His official life is fairly divided by himself into three periods. From 1792 to 1798 he was premier. In the latter year his unpopularity and the intrigues of the French government, which had taken a dislike to him, led to his temporary retirement, without, however, any diminution of the king’s personal favour. He asserts that he had no wish to return to office, but letters sent by him to the queen show that he begged for employment. They are written in a very unpleasant mixture of gush and vulgar familiarity. In 1801 he returned to office, and until 1807 he was the executant of the disastrous policy of the court. The third period of his public life is the last year, 1807-1808, when he was desperately striving for his place between the aggressive intervention of Napoleon on the one hand, and the growing hatred of the nation, organized behind, and about, the prince of Asturias, Ferdinand. On the 17th of March 1808 a popular outbreak at Aranjuez drove him into hiding. When driven out by hunger and thirst he was recognized and arrested. By Ferdinand’s order he was kept in prison, till Napoleon demanded that he should be sent to Bayonne. Here he rejoined his master and mistress. He remained with them till Charles IV. died at Rome in 1819, having survived his queen. The rest of Godoy’s life was spent in poverty and obscurity. After the death of Ferdinand VII., in 1833, he returned to Madrid, and endeavoured to secure the restoration of his property confiscated in 1808. Part of it was the estate of the Soto de Roma, granted by the cortes to the duke of Wellington. He failed, and during his last years lived on a small pension granted him by Louis Philippe. He died in Paris on the 4th of October 1851.

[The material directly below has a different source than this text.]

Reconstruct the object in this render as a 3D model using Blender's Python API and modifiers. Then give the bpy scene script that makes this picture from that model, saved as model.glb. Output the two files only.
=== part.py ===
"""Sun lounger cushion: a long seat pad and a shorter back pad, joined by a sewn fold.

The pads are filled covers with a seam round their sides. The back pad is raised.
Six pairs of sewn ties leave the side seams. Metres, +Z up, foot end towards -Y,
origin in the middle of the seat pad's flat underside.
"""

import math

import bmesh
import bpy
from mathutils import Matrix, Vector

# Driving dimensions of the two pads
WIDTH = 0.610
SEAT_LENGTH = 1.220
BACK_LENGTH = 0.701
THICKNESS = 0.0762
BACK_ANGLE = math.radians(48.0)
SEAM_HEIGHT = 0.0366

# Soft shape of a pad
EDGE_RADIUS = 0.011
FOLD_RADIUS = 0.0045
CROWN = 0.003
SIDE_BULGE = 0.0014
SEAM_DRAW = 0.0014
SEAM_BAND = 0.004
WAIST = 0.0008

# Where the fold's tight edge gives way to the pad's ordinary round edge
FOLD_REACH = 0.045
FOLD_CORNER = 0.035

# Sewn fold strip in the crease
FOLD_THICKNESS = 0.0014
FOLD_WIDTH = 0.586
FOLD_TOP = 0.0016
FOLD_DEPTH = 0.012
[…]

As a favourite Godoy is remarkable for the length of his hold on the affection of his sovereigns, and for its completeness. Latterly he was supported rather by the husband than by the wife. He got rid of Aranda by adopting, in order to please the king, a policy which tended to bring on war with France. When the war proved disastrous, he made the peace of Basel, and was created prince of the Peace for his services. Then he helped to make war with England, and the disasters which followed only made him dearer to the king. Indeed it became a main object with Charles IV. to protect “Manuelito” from popular hatred, and if possible secure him a principality. The queen endured his infidelities to her, which were flagrant. The king arranged a marriage for him with Doña Teresa de Bourbon, daughter of the infante Don Luis by a morganatic marriage, though he was probably already married to Doña Josefa Tudó, and certainly continued to live with her. Godoy, in his memoirs, lays claim to have done much for Spanish agriculture and industry, but he did little more than issue proclamations and appoint officers. His intentions may have been good, but the policy of his government was financially ruinous. In his private life he was not only profligate and profuse, but childishly ostentatious. The best that can be said for him is that he was good-natured, and did his best to restrain the Inquisition and the purely reactionary parties.

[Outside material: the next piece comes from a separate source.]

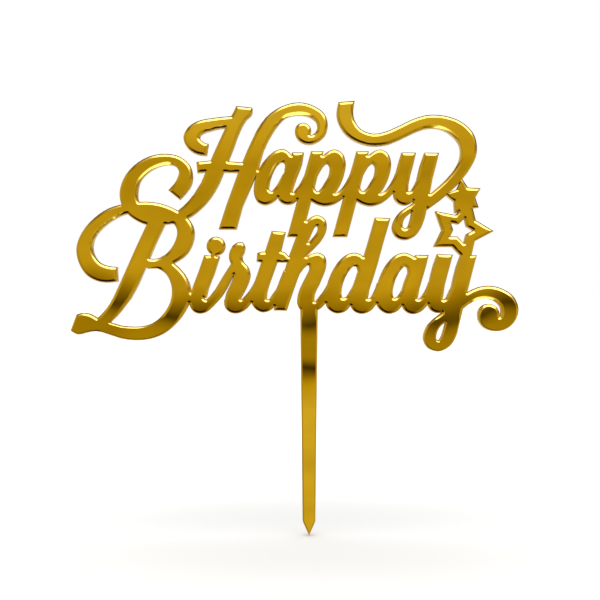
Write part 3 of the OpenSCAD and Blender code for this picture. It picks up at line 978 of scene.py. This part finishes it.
    def spot(self) -> tuple[Socket, Socket]:
        """Finds the place on the sheet at which a ray's target is seen mirrored.

        Returns:
            How far aside and how high it is, in mm.
        """
        back = add_node(self.tree, "ShaderNodeMath", {"operation": "MULTIPLY"}, {
            0: self.axes["Y"], 1: -1 / self.viewer_mm})
        ahead = add_node(self.tree, "ShaderNodeMath", {"operation": "MAXIMUM"}, {
            0: back.outputs["Value"], 1: self.least_ahead / self.viewer_mm})
        aside, height = (
            add_node(self.tree, "ShaderNodeMath", {"operation": "DIVIDE"}, {
                0: self.axes[axis], 1: ahead.outputs["Value"]}) for axis in "XZ")
        return aside.outputs["Value"], height.outputs["Value"]

    def wall_level(self, aside: Socket, height: Socket, spot: Socket) -> Socket:
        """Finds the height on the wall that is seen at a spot, where bands bow and wander.

        Args:
            aside: How far aside the spot is.
            height: How high it is.
            spot: Both as a vector.

        Returns:
            The height. Only the spike, in the middle, sees the lowest bands.
        """
        square = add_node(self.tree, "ShaderNodeMath", {"operation": "MULTIPLY"}, {
            0: aside, 1: aside})
        within = add_node(self.tree, "ShaderNodeMath", {"operation": "MINIMUM"}, {
            0: square.outputs["Value"], 1: self.bow_side_mm ** 2})
        fourth = add_node(self.tree, "ShaderNodeMath", {"operation": "MULTIPLY"}, {
            0: within.outputs["Value"], 1: within.outputs["Value"]})
        leant = add_node(self.tree, "ShaderNodeMath", {"operation": "MULTIPLY_ADD"}, {
            0: aside, 1: self.lean, 2: height})
        bowed = add_node(self.tree, "ShaderNodeMath", {"operation": "MULTIPLY_ADD"}, {
            0: fourth.outputs["Value"], 1: -self.bow, 2: leant.outputs["Value"]})
        patch = add_node(self.tree, "ShaderNodeTexNoise", inputs={
            "Vector": spot, "Scale": 1 / self.patch_mm, "Detail": 1.0})
        shift = add_node(self.tree, "ShaderNodeMapRange", inputs={
            "Value": patch.outputs["Fac"], "To Min": self.viewer_z_mm - self.patch,
            "To Max": self.viewer_z_mm + self.patch})
        raised = add_node(self.tree, "ShaderNodeMath", {"operation": "ADD"}, {
            0: bowed.outputs["Value"], 1: shift.outputs["Result"]})
        lowest = add_node(self.tree, "ShaderNodeMapRange", inputs={
            "Value": square.outputs["Value"], "From Min": self.spike_side_mm ** 2,
            "From Max": self.letter_side_mm ** 2, "To Min": self.low_mm,
            "To Max": self.letter_low_mm})
        level = add_node(self.tree, "ShaderNodeMath", {"operation": "MAXIMUM"}, {
            0: raised.outputs["Value"], 1: lowest.outputs["Result"]})
        return level.outputs["Value"]

    def wall_colour(self) -> Socket:
        """Colour of the wall and the table, with faint slanting clouds.

        Returns:
            The colour.
        """
        aside, height = self.spot()
        spot = add_node(self.tree, "ShaderNodeCombineXYZ", inputs={
            "X": aside, "Y": height}).outputs["Vector"]
        level = self.wall_level(aside, height, spot)
        wall = self.ramp(level, self.low_mm, self.high_mm, self.wall())
        slant = add_node(self.tree, "ShaderNodeMapping", inputs={
            "Vector": spot, "Rotation": (0.0, 0.0, self.shade_turn),
            "Scale": (1.0, self.shade_stretch, 1.0)})
        cloud = add_node(self.tree, "ShaderNodeTexNoise", inputs={
            "Vector": slant.outputs["Vector"], "Scale": 1 / self.shade_mm, "Detail": 2.0})
        light = add_node(self.tree, "ShaderNodeMapRange", inputs={
            "Value": cloud.outputs["Fac"], "From Min": self.shade_span[0],
            "From Max": self.shade_span[1], "To Min": self.shade_gain[0],
            "To Max": self.shade_gain[1]})
        clouded = add_node(self.tree, "ShaderNodeVectorMath", {"operation": "SCALE"}, {
            0: wall, "Scale": light.outputs["Result"]})
        return clouded.outputs["Vector"]

    def card_colour(self) -> Socket:
        """Colour of the cards, from beside the camera to behind the topper.

        Returns:
            The colour.
        """
        up = self.card_height()
        near = self.ramp(up, -1.0, 1.0, self.near_cards())
        far = self.ramp(up, -1.0, 1.0, self.far_cards())
        cards = add_node(self.tree, "ShaderNodeMix", {"data_type": "RGBA"}, {
            "Factor": self.turned(self.far_turn), "A": near, "B": far})
        return cards.outputs["Result"]

    def mirrored_colour(self) -> Socket:
        """Colour that a mirror sees in each direction.

        Returns:
            The colour.
        """
        seen = add_node(self.tree, "ShaderNodeMix", {"data_type": "RGBA"}, {
            "Factor": self.turned(self.card_turn),
            "A": self.wall_colour(), "B": self.card_colour()})
        return seen.outputs["Result"]

    def mirrored_gain(self) -> Socket:
        """Brightness of the long lamp over the camera, against everything else at 1.

        Returns:
            The strength.
        """
        high = add_node(self.tree, "ShaderNodeMapRange", {"interpolation_type": "SMOOTHSTEP"}, {
            "Value": self.card_height(), "From Min": self.lamp_rise[0],
            "From Max": self.lamp_rise[1]})
        there = add_node(self.tree, "ShaderNodeMath", {"operation": "MULTIPLY"}, {
            0: self.turned(self.lamp_start),
            1: self.turned(self.lamp_end[::-1])})
        share = add_node(self.tree, "ShaderNodeMath", {"operation": "MULTIPLY"}, {
            0: there.outputs["Value"], 1: high.outputs["Result"]})
        gain = add_node(self.tree, "ShaderNodeMath", {"operation": "MULTIPLY_ADD"}, {
            0: share.outputs["Value"], 1: self.lamp_gain, 2: 1.0})
        return gain.outputs["Value"]


@dataclass
class Studio:
    """Floor, overhead light and camera. Its sizes are in metres.

    Attributes:
        tip_z: Height of the floor, at the spike's point.
        floor_size: Side of the floor.
        floor_tint: Colour of the paper on it.
        near_fill: Light on the paper by the topper, for the camera alone.
        far_fill: The same far away, where the floor meets the background.
        fade: Distances between which the one gives way to the other.
        lamp_height: Height of the lamp.
        lamp_size: Its width.
        lamp_watts: Its power.
        camera_away: Distance of the camera from the sheet's middle.
        camera_x: Its place from side to side.
        camera_z: Its height.
        view_width: Width of the view at the sheet.
        sensor_mm: Width of the camera's sensor.
        near_clip: Distance from which the camera sees.
    """

    tip_z: float = CAD_BOX[0][2]
    floor_size: float = 400.0
    floor_tint: str = "#DCDCDA"
    near_fill: float = 0.15
    far_fill: float = 0.8
    fade: Span = (20 * MM, 350 * MM)
    lamp_height: float = 0.7
    lamp_size: float = 0.9
    lamp_watts: float = 5.0
    camera_away: float = 360 * MM
    camera_x: float = -3.15 * MM
    camera_z: float = 3.5 * MM
    view_width: float = 210 * MM
    sensor_mm: float = 36.0
    near_clip: float = 10 * MM

    def build_floor(self) -> None:
        """Builds the floor that the spike's point stands on."""
        mesh = bmesh.new()
        bmesh.ops.create_grid(mesh, x_segments=1, y_segments=1, size=self.floor_size / 2)
        bmesh.ops.translate(mesh, verts=mesh.verts, vec=Vector((0, 0, self.tip_z)))
        data = bpy.data.meshes.new("floor")
        mesh.to_mesh(data)
        mesh.free()
        floor = bpy.data.objects.new("floor", data)
        bpy.context.scene.collection.objects.link(floor)
        data.materials.append(self.floor_material())

    def floor_material(self) -> bpy.types.Material:
        """Builds matte white paper that fades to plain white far from the topper.

        Returns:
            The material, which mirrors see through.
        """
        material, tree = new_material("white_paper")
        ray = add_node(tree, "ShaderNodeLightPath")
        place = add_node(tree, "ShaderNodeTexCoord").outputs["Object"]
        across = add_node(tree, "ShaderNodeVectorMath", {"operation": "MULTIPLY"}, {
            0: place, 1: (1.0, 1.0, 0.0)})
        away = add_node(tree, "ShaderNodeVectorMath", {"operation": "LENGTH"}, {
            0: across.outputs["Vector"]})
        fill = add_node(tree, "ShaderNodeMapRange", {"interpolation_type": "SMOOTHSTEP"}, {
            "Value": away.outputs["Value"], "From Min": self.fade[0], "From Max": self.fade[1],
            "To Min": self.near_fill, "To Max": self.far_fill})
        seen = add_node(tree, "ShaderNodeMath", {"operation": "MULTIPLY"}, {
            0: fill.outputs["Result"], 1: ray.outputs["Is Camera Ray"]})
        paper = add_node(tree, "ShaderNodeBsdfDiffuse", inputs={
            "Color": linear(self.floor_tint)})
        glow = add_node(tree, "ShaderNodeEmission", inputs={
            "Color": WHITE, "Strength": seen.outputs["Value"]})
        both = add_node(tree, "ShaderNodeAddShader", inputs={
            0: paper.outputs["BSDF"], 1: glow.outputs["Emission"]})
        clear = add_node(tree, "ShaderNodeBsdfTransparent")
        shader = add_node(tree, "ShaderNodeMixShader", inputs={
            "Fac": ray.outputs["Is Glossy Ray"], 1: both.outputs["Shader"],
            2: clear.outputs["BSDF"]})
        add_node(tree, "ShaderNodeOutputMaterial", inputs={"Surface": shader.outputs["Shader"]})
        return material

    def build_lamp(self) -> None:
        """Hangs a broad soft lamp over the topper."""
        data = bpy.data.lights.new("overhead", "AREA")
        data.shape = "DISK"
        data.size = self.lamp_size
        data.energy = self.lamp_watts
        lamp = bpy.data.objects.new("overhead", data)
        lamp.location = (0, 0, self.lamp_height)
        lamp.visible_glossy = False
        bpy.context.scene.collection.objects.link(lamp)

    def build_camera(self) -> None:
        """Places the camera level, square on to the sheet."""
        data = bpy.data.cameras.new("camera")
        data.sensor_width = self.sensor_mm
        data.lens = self.sensor_mm * self.camera_away / self.view_width
        data.clip_start = self.near_clip
        camera = bpy.data.objects.new("camera", data)
        camera.location = (self.camera_x, -self.camera_away, self.camera_z)
        camera.rotation_euler = (math.radians(90), 0, 0)
        bpy.context.scene.collection.objects.link(camera)
        bpy.context.scene.camera = camera


def main() -> None:
    """Builds the topper's looks and the studio around it."""
    logging.basicConfig(level=logging.INFO)
    bpy.context.scene.view_settings.view_transform = "Standard"
    sheet = AcrylicSheet()
    sheet.dress(sheet.build())
    Backing().dress()
    StudioWorld().build()
    studio = Studio()
    studio.build_floor()
    studio.build_lamp()
    studio.build_camera()


if __name__ == "__main__":
    main()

Authorities.—Godoy’s Memoirs were published in Spanish, English and French in 1836. A general account of his career will be found in the Mémoires sur la Révolution d’Espagne, by the Abbé de Pradt (1816).
GODROON, or Gadroon (Fr. godron, of unknown etymology), in architecture, a convex decoration (said to be derived from raised work on linen) applied in France to varieties of the bead and reel, in which the bead is often carved with ornament. In England the term is constantly used by auctioneers to describe the raised convex decorations under the bowl of stone or terra-cotta vases. The godroons radiate from the vertical support of the vase and rise half-way up the bowl.

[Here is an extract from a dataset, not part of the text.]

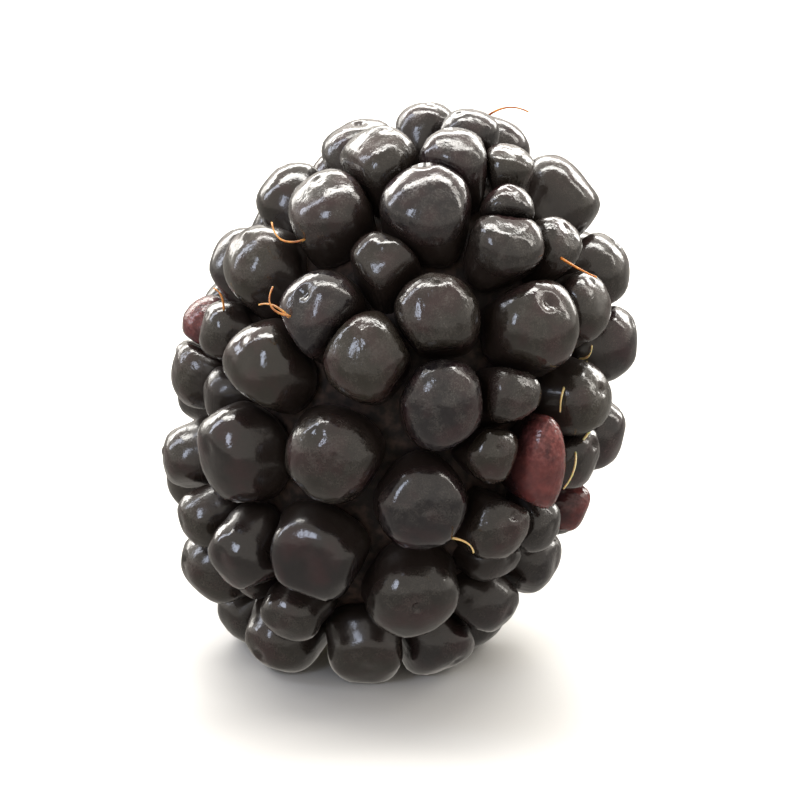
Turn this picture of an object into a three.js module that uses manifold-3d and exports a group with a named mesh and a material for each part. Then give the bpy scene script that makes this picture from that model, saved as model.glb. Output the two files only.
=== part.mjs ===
// A bramble berry as it is picked: dark drupelets packed round a core, a few of them still red, and the
// pale plug of the receptacle in the stem end that it stands on.
// Millimetres, +Z up. The origin is on the resting surface, under the middle of the berry.
import * as THREE from "three";
import { mergeVertices } from "three/addons/utils/BufferGeometryUtils.js";
import Module from "manifold-3d";

const wasm = await Module();
wasm.setup();

// The body that the crowns of the drupelets reach: an egg with a blunt foot, whose top leans to +X.
// Its widest level is the middle, from which every height below is taken.
const body = { halfWidth: 12, top: 15, foot: 16, footSquareness: 2.2, lean: 0.16 };

// The core is this far below the body's surface. Every drupelet is rooted in it.
const core = { inset: 2.5, detail: 2 };

// A drupelet is a round crown on a tapering root that goes this far into the core.
const drupelet = { tall: 1.07, shoulder: THREE.MathUtils.degToRad(100), rings: 4, sides: 9, rooted: 1.6 };

// The ring round the plug that carries the berry. Each of its drupelets is pressed flat where it rests.
const footRing = {
  count: 8,
  offAxis: THREE.MathUtils.degToRad(23.5),
  radius: 2.1,
  vary: 0.12,
  turnVary: 0.1,
  flattened: 0.2,
};

// The plug is sunk in the stem end and dished a little.
const plug = { radius: 3, innerRadius: 1.7, length: 4.2, recess: 1, dish: 0.6, sides: 18 };

// The drupelets of the back, spread evenly by the rule below over what the front rows leave bare.
const spread = { count: 33, candidates: 400, radius: 2.2, vary: 0.2, room: 1.15, steps: 80, pull: 0.35 };

// Small drupelets that fill what holes are left. Each is this much wider than its hole, and sunk in it.
const filling = { candidates: 1500, depth: 1.8, smallestHole: 0.95, press: 1.2, sunk: 1.5 };

// Between a piece of one colour and the next.
const gap = 0.3;

const seed = 7;

// The drupelets of the front, row by row from the top: [across, up, radius, sunk, long] in mm, as they
// show from the front and this far above level. "sunk" is how far one sits below its neighbours, and
// "long" how many times longer it is up and down than across.
const frontElevation = THREE.MathUtils.degToRad(21);
const frontRows = [
  [[1.4, 13.1, 1.6], [3.5, 12.6, 1.4]],
  [[-2.0, 11.7, 2.1], [-1.0, 10.7, 2.1], [2.8, 11.0, 1.8], [5.3, 10.9, 1.3, 0.3]],
  [[-5.6, 9.7, 2.1], [-3.3, 8.4, 2.35], [1.4, 8.5, 2.3], [5.4, 8.8, 1.2, 0.2], [7.8, 9.3, 2.3]],
  [[-6.7, 5.8, 2.1], [-0.6, 5.7, 1.9, 1.0], [5.2, 7.0, 1.8], [7.5, 6.9, 1.5, 0.6], [9.7, 5.8, 1.9]],
  [[-3.8, 3.5, 2.1], [1.8, 3.4, 2.1], [6.4, 3.0, 2.3], [8.8, 4.0, 1.7, 0.4], [10.5, 2.3, 1.8]],
  [[-8.7, 2.8, 1.4, 0.5], [-6.5, 1.0, 2.15], [-1.5, 1.4, 2.2], [2.1, -0.8, 2, 0, 1.15]],
  [[-9.9, 0.8, 1.8], [5.3, -0.5, 1.6, 0.6], [8.8, -0.6, 1.8, 0.3]],
  [[-7.9, -3.3, 2.1, 0, 1.15], [-3.3, -3.4, 2.25], [4.5, -3.3, 1.4, 0.6]],
  [[8.4, -3.4, 1.6, 0.6], [9.9, -2.5, 1.7]],
  [[-10.4, -3.7, 1.7], [1.1, -5.8, 2.2], [4.7, -6.9, 1.7, 0.3], [6.6, -6.9, 1.4, 0.6]],
  [[-9.7, -6.7, 1.6, 0.2], [-7.6, -8.4, 1.85], [-4.1, -8.4, 2.3], [0.5, -10.2, 2.2], [6.4, -8.8, 1.8, 0.3]],
  [[-5.4, -11.3, 1.5, 0.4], [4.0, -10.9, 1.8, 0.4]],
];

// The red ones, given the same way. The right one is pinched long between its neighbours.
const redOnes = {
  red_drupelet_left: [-10.5, 3.2, 1.6],
  red_drupelet_right: [7.0, -3.9, 1.3, 0, 2.15],
  red_drupelet_low: [8.5, -6.2, 1.2, 0.5],
};

// A drupelet is this much wider than what shows of it between its neighbours.
const swell = 1.1;

const darkSkin = new THREE.MeshStandardMaterial({ color: 0x1c1216, roughness: 0.22, metalness: 0 });
const redSkin = new THREE.MeshStandardMaterial({ color: 0x8c1f26, roughness: 0.25, metalness: 0 });
const paleFlesh = new THREE.MeshStandardMaterial({ color: 0xd8cfa6, roughness: 0.7, metalness: 0 });

// Mulberry32: the same seed gives the same berry everywhere.
function randomFrom(start) {
  let state = start;
  return () => {
    state = (state + 0x6d2b79f5) >>> 0;
    let mixed = Math.imul(state ^ (state >>> 15), state | 1);
    mixed ^= mixed + Math.imul(mixed ^ (mixed >>> 7), mixed | 61);
    return ((mixed ^ (mixed >>> 14)) >>> 0) / 2 ** 32;
  };
}

const random = randomFrom(seed);
const vary = (amount) => amount * (2 * random() - 1);

const look = new THREE.Vector3(0, Math.cos(frontElevation), -Math.sin(frontElevation));
const rise = new THREE.Vector3(0, Math.sin(frontElevation), Math.cos(frontElevation));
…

GODWIN, FRANCIS (1562-1633), English divine, son of Thomas Godwin, bishop of Bath and Wells, was born at Hannington, Northamptonshire, in 1562. He was elected student of Christ Church, Oxford, in 1578, took his bachelor’s degree in 1580, and that of master in 1583. After holding two Somersetshire livings he was in 1587 appointed subdean of Exeter. In 1590 he accompanied William Camden on an antiquarian tour through Wales. He was created bachelor of divinity in 1593, and doctor in 1595. In 1601 he published his Catalogue of the Bishops of England since the first planting of the Christian Religion in this Island, a work which procured him in the same year the bishopric of Llandaff. A second edition appeared in 1615, and in 1616 he published an edition in Latin with a dedication to King James, who in the following year conferred upon him the bishopric of Hereford. The work was republished, with a continuation by William Richardson, in 1743. In 1616 Godwin published Rerum Anglicarum, Henrico VIII., Edwardo VI. et Maria regnantibus, Annales, which was afterwards translated and published by his son Morgan under the title Annales of England (1630). He is also the author of a somewhat remarkable story, published posthumously in 1638, and entitled The Man in the Moone, or a Discourse of a Voyage thither, by Domingo Gonsales, written apparently some time between the years 1599 and 1603. In this production Godwin not only declares himself a believer in the Copernican system, but adopts so far the principles of the law of gravitation as to suppose that the earth’s attraction diminishes with the distance. The work, which displays considerable fancy and wit, was translated into French, and was imitated in several important particulars by Cyrano de Bergerac, from whom (if not from Godwin direct) Swift obtained valuable hints in writing of Gulliver’s voyage to Laputa. Another work of Godwin’s, Nuncius inanimatus Utopiae, originally published in 1629 and again in 1657, seems to have been the prototype of John Wilkins’s Mercury, or the Secret and Swift Messenger, which appeared in 1641. He died, after a lingering illness, in April 1633.
GODWIN, MARY WOLLSTONECRAFT (1759-1797), English miscellaneous writer, was born at Hoxton, on the 27th of April 1759. Her family was of Irish extraction, and Mary’s grandfather, who was a respectable manufacturer in Spitalfields, realized the property which his son squandered. Her mother, Elizabeth Dixon, was Irish, and of good family. Her father, Edward John Wollstonecraft, after dissipating the greater part of his patrimony, tried to earn a living by farming, which only plunged him into deeper difficulties, and he led a wandering, shifty life. The family roamed from Hoxton to Edmonton, to Essex, to Beverley in Yorkshire, to Laugharne, Pembrokeshire, and back to London again.